• Aim of the task
Copy out each line of the material below with no changes.

#####

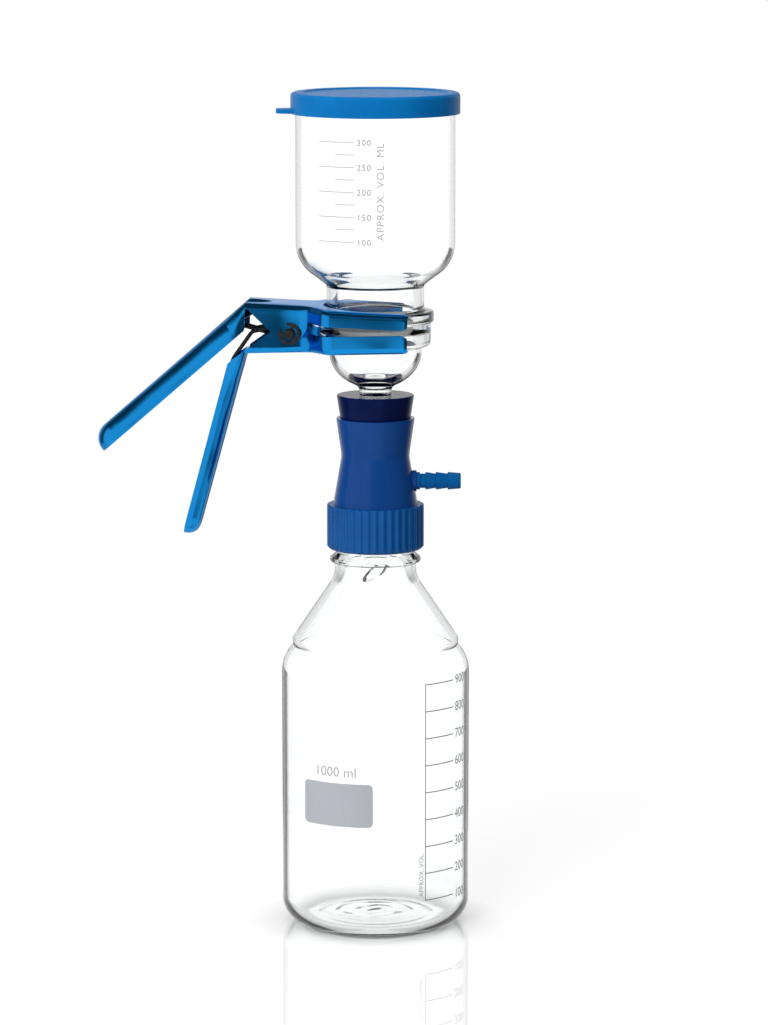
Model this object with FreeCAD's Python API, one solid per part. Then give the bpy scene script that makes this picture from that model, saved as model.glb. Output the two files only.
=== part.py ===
"""Vacuum filtration unit: a graduated glass funnel clamped on a fritted glass base, standing
in a stopper and a hose adapter that is screwed on a one litre bottle.

Millimetres, +Z up.  The origin is the centre of the bottle's standing ring.  +X is the side of
the hose nozzle and -X the side of the clamp's handles.
"""
import FreeCAD
import Part
import math
import os

from FreeCAD import Vector

os.makedirs("parts", exist_ok=True)

# ---------------------------------------------------------------- bottle
BOTTLE_RADIUS = 50.5
BOTTLE_WALL = 2.3
BOTTLE_HEIGHT = 225.0          # top of the rim
BODY_TOP = BOTTLE_HEIGHT - 87.0        # where the cylinder ends
HEEL_RADIUS = 16.0             # corner between wall and base
STANDING_RING_WIDTH = 3.0      # flat ring that the bottle stands on, inside the heel
PUSH_UP = 3.5                  # rise of the base inside that ring
BASE_THICKNESS = 3.6
SHOULDER_Z = BOTTLE_HEIGHT - 67.9      # top of the ring where the cone meets the shoulder
SHOULDER_RADIUS = 44.0         # foot of the cone
SHOULDER_RING_HEIGHT = 4.2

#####

• Task output
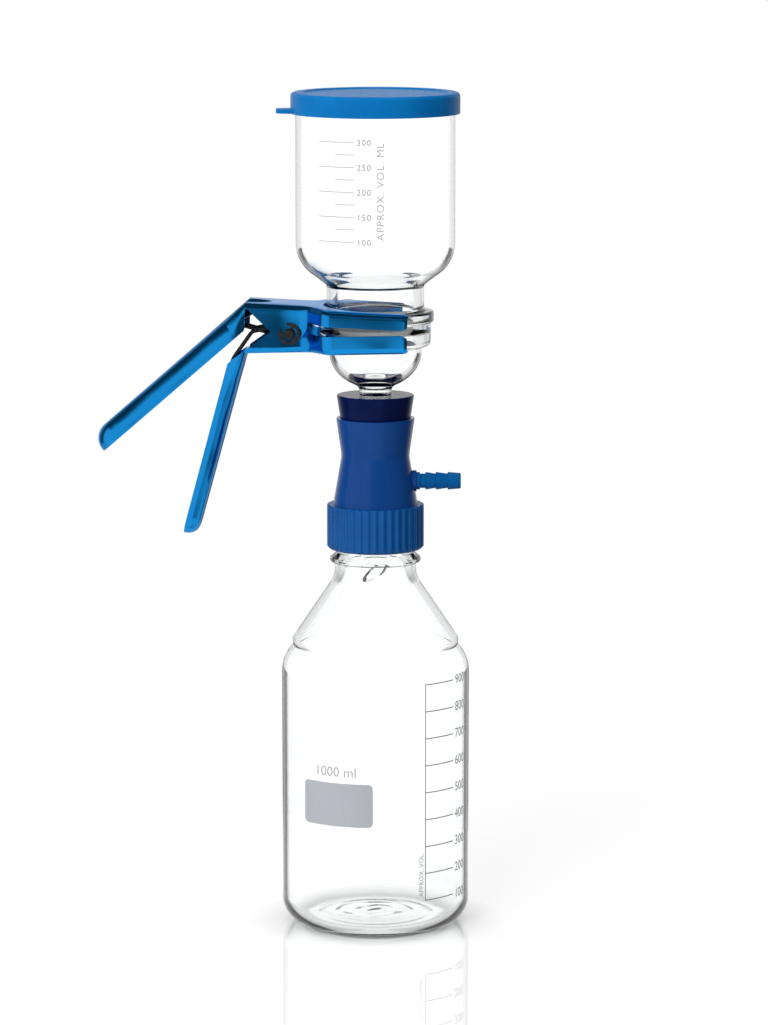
Model this object with FreeCAD's Python API, one solid per part. Then give the bpy scene script that makes this picture from that model, saved as model.glb. Output the two files only.
=== part.py ===
"""Vacuum filtration unit: a graduated glass funnel clamped on a fritted glass base, standing
in a stopper and a hose adapter that is screwed on a one litre bottle.

Millimetres, +Z up.  The origin is the centre of the bottle's standing ring.  +X is the side of
the hose nozzle and -X the side of the clamp's handles.
"""
import FreeCAD
import Part
import math
import os

from FreeCAD import Vector

os.makedirs("parts", exist_ok=True)

# ---------------------------------------------------------------- bottle
BOTTLE_RADIUS = 50.5
BOTTLE_WALL = 2.3
BOTTLE_HEIGHT = 225.0          # top of the rim
BODY_TOP = BOTTLE_HEIGHT - 87.0        # where the cylinder ends
HEEL_RADIUS = 16.0             # corner between wall and base
STANDING_RING_WIDTH = 3.0      # flat ring that the bottle stands on, inside the heel
PUSH_UP = 3.5                  # rise of the base inside that ring
BASE_THICKNESS = 3.6
SHOULDER_Z = BOTTLE_HEIGHT - 67.9      # top of the ring where the cone meets the shoulder
SHOULDER_RADIUS = 44.0         # foot of the cone
SHOULDER_RING_HEIGHT = 4.2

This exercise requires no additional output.